• What is expected: Filter for the word "into" and keep each matching line.

• Task inputs:
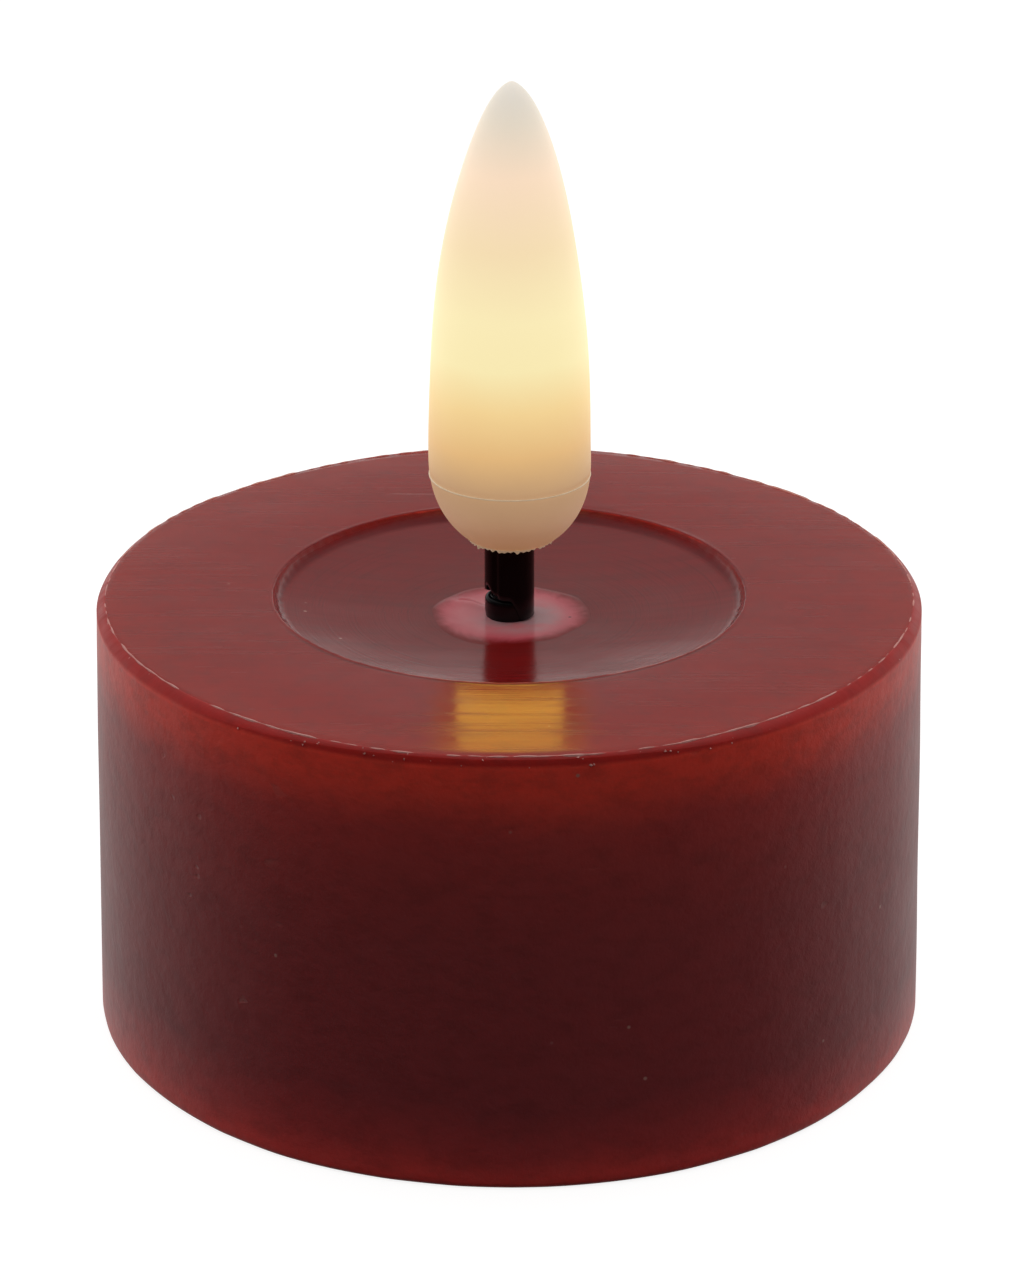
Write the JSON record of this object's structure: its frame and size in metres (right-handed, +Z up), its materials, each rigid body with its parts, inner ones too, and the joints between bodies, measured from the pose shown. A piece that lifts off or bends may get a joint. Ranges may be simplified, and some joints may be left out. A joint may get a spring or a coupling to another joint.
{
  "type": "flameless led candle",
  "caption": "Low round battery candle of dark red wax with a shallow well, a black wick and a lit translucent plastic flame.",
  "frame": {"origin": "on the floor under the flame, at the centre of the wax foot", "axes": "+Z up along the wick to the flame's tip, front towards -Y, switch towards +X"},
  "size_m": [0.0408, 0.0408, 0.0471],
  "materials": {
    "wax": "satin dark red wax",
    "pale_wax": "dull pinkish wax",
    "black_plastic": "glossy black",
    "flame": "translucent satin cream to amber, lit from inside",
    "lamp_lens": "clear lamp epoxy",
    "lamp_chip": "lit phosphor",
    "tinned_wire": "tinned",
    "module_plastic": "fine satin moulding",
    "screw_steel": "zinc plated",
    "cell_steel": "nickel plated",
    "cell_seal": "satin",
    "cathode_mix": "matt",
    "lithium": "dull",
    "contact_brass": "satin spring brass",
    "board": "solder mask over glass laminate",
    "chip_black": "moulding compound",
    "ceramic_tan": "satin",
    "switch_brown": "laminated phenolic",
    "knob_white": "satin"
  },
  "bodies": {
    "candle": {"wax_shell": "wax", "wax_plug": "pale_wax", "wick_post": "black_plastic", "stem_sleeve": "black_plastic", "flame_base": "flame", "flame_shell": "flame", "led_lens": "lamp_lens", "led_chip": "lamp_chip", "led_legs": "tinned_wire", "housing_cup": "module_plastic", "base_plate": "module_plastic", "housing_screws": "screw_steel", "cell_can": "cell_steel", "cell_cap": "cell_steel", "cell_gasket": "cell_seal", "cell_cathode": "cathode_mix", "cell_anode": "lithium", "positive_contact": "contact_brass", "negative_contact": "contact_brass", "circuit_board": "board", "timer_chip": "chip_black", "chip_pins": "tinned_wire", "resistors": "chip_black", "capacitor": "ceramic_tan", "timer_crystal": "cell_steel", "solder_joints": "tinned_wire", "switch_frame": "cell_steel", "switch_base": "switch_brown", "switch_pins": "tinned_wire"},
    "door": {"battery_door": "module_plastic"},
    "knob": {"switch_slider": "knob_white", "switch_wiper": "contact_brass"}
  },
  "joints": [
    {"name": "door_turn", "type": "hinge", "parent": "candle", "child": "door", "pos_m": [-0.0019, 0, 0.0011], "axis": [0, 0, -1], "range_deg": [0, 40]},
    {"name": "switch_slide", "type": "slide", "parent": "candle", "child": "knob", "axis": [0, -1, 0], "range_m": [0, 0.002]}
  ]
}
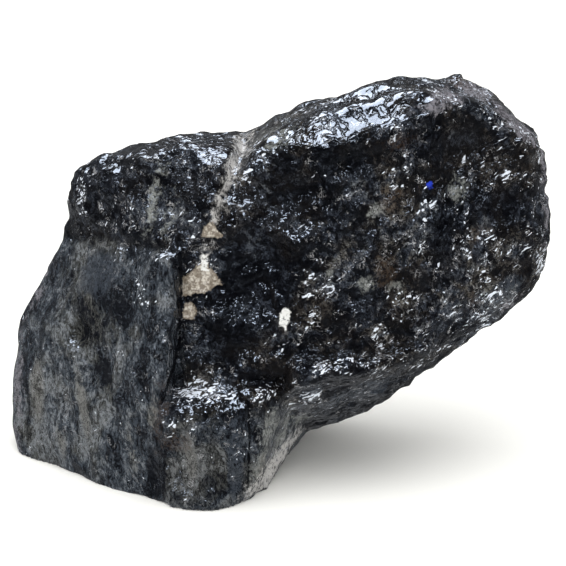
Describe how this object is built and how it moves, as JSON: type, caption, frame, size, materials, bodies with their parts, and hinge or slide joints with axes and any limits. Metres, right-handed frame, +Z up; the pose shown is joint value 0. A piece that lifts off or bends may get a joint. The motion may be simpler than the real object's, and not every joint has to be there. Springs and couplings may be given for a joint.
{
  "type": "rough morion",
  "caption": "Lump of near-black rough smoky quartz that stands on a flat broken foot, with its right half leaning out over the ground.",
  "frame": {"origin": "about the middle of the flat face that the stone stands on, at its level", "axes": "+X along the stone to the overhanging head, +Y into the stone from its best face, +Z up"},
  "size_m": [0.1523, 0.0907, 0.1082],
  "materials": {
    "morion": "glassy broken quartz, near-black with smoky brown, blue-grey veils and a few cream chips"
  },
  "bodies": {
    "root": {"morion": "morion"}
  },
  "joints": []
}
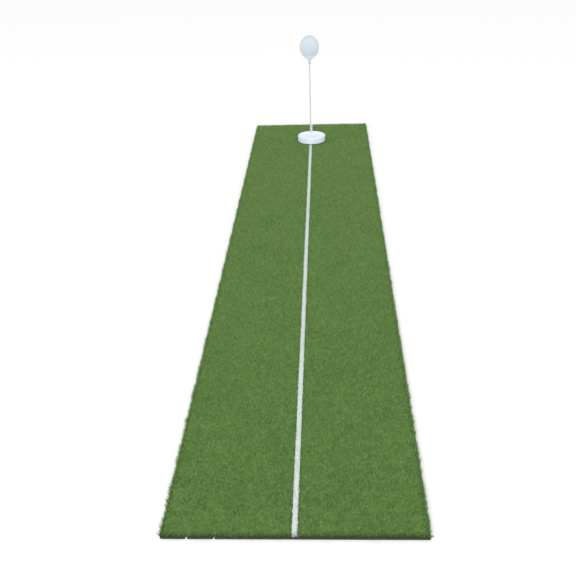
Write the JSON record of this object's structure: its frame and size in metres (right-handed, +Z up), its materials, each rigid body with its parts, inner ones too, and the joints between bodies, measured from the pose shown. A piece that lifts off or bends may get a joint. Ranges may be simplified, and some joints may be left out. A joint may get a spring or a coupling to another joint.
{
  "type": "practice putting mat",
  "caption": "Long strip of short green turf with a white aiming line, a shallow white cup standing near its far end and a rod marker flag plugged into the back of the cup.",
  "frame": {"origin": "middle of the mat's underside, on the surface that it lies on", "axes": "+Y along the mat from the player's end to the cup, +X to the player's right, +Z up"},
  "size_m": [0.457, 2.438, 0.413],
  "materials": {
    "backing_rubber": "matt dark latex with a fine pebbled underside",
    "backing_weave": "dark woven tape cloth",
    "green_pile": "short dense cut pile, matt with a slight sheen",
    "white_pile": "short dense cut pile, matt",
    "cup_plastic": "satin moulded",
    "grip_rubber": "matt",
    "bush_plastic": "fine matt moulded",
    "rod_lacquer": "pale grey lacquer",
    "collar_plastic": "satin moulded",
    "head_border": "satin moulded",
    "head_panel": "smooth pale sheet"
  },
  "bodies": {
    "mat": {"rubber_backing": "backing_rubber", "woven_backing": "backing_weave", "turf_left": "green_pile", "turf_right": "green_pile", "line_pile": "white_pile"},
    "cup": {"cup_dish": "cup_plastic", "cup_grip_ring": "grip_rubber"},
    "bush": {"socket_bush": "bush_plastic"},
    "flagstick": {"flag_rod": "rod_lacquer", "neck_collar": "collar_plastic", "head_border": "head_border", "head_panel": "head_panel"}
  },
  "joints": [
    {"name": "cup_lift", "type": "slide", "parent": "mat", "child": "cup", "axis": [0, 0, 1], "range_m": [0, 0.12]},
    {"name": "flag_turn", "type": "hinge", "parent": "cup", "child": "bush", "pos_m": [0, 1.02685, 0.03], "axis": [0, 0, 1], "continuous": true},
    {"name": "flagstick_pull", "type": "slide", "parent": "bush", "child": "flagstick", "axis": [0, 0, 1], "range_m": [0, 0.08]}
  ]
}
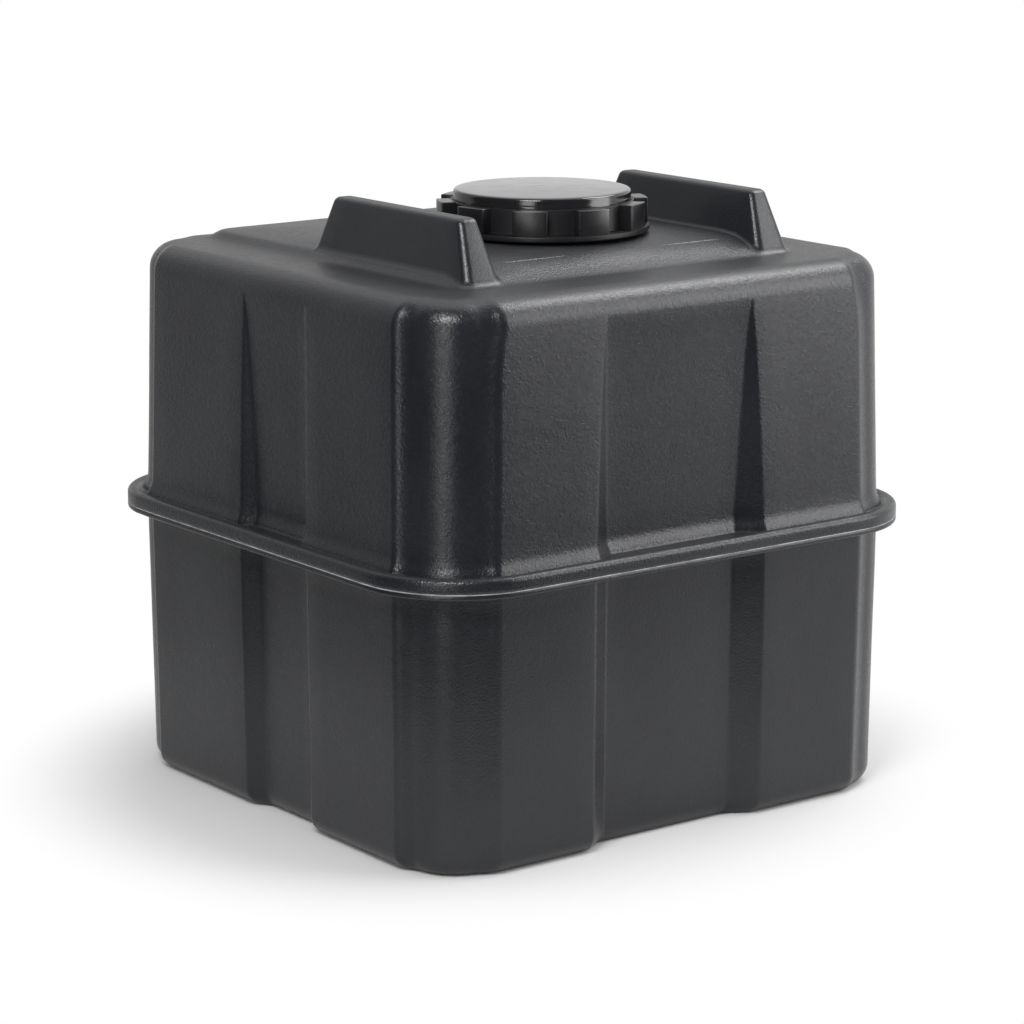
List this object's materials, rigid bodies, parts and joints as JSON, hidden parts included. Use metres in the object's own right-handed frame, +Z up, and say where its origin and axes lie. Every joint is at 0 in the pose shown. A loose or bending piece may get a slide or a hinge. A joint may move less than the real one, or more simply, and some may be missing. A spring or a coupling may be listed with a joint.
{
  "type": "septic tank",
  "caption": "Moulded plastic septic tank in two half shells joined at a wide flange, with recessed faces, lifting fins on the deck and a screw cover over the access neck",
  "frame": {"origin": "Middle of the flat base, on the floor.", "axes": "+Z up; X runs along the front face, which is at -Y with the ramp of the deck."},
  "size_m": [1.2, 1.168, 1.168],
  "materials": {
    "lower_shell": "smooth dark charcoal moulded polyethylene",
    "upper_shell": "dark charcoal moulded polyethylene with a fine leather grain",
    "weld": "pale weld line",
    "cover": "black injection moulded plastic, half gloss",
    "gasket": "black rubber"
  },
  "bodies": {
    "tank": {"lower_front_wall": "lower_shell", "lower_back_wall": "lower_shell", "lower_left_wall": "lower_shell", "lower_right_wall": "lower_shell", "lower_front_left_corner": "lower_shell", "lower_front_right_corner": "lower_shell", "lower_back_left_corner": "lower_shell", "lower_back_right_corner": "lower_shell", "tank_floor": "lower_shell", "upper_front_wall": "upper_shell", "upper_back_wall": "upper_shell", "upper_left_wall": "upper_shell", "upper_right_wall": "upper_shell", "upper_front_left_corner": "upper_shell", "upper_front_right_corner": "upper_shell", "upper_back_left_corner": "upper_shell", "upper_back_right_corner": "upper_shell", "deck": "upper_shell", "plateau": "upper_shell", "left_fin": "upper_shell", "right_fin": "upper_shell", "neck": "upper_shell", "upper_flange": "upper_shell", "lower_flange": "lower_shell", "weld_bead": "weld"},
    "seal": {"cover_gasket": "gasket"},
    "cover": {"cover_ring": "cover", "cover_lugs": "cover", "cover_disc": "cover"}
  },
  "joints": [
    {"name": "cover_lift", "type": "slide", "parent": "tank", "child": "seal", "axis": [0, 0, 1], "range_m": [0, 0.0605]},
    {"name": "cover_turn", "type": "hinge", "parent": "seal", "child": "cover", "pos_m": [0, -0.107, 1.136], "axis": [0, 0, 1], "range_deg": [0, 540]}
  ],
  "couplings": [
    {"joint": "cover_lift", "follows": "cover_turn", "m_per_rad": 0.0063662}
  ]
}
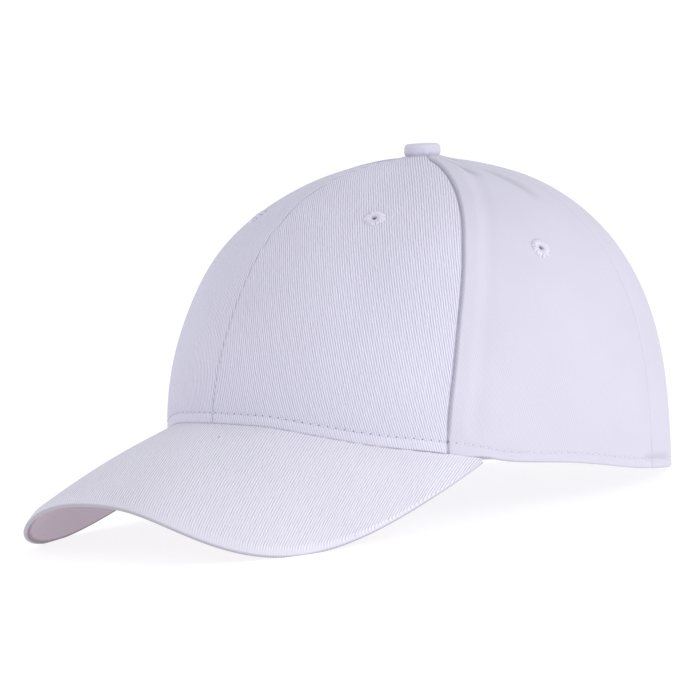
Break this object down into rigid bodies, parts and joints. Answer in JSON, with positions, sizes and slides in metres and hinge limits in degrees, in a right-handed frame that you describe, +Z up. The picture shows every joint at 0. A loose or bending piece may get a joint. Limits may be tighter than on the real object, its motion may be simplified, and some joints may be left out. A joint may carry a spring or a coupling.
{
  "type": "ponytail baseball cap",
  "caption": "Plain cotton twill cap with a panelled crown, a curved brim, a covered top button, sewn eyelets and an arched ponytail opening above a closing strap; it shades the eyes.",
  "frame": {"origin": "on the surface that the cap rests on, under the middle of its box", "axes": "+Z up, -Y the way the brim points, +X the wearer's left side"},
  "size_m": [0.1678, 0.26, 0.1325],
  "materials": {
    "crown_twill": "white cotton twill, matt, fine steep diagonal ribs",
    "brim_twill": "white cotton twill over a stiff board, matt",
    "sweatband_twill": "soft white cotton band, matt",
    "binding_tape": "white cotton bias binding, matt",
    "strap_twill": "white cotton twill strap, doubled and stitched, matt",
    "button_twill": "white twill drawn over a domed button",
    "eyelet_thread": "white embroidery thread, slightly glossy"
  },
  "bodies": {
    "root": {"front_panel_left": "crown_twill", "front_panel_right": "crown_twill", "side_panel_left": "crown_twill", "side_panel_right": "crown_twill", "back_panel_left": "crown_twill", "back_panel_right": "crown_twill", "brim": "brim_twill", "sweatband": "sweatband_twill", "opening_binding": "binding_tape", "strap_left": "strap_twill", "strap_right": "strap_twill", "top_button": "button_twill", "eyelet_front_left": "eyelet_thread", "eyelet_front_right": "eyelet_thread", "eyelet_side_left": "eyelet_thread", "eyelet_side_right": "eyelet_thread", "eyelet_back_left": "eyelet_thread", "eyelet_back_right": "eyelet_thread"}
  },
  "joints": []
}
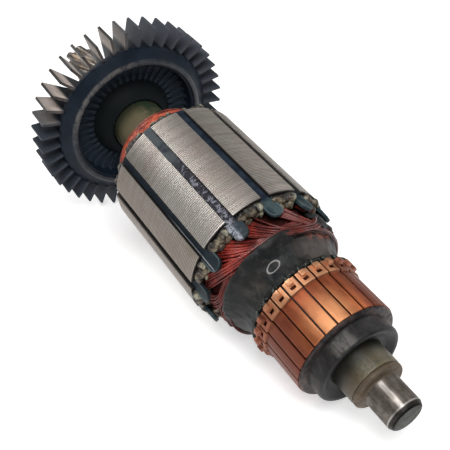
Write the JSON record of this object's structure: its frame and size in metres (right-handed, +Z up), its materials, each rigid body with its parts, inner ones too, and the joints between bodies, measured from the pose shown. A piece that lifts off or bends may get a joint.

• Result for this task:
  "frame": {"origin": "about the middle of the flat face that the stone stands on, at its level", "axes": "+X along the stone to the overhanging head, +Y into the stone from its best face, +Z up"},
  "caption": "Long strip of short green turf with a white aiming line, a shallow white cup standing near its far end and a rod marker flag plugged into the back of the cup.",
Break this object down into rigid bodies, parts and joints. Answer in JSON, with positions, sizes and slides in metres and hinge limits in degrees, in a right-handed frame that you describe, +Z up. The picture shows every joint at 0. A loose or bending piece may get a joint. Limits may be tighter than on the real object, its motion may be simplified, and some joints may be left out. A joint may carry a spring or a coupling.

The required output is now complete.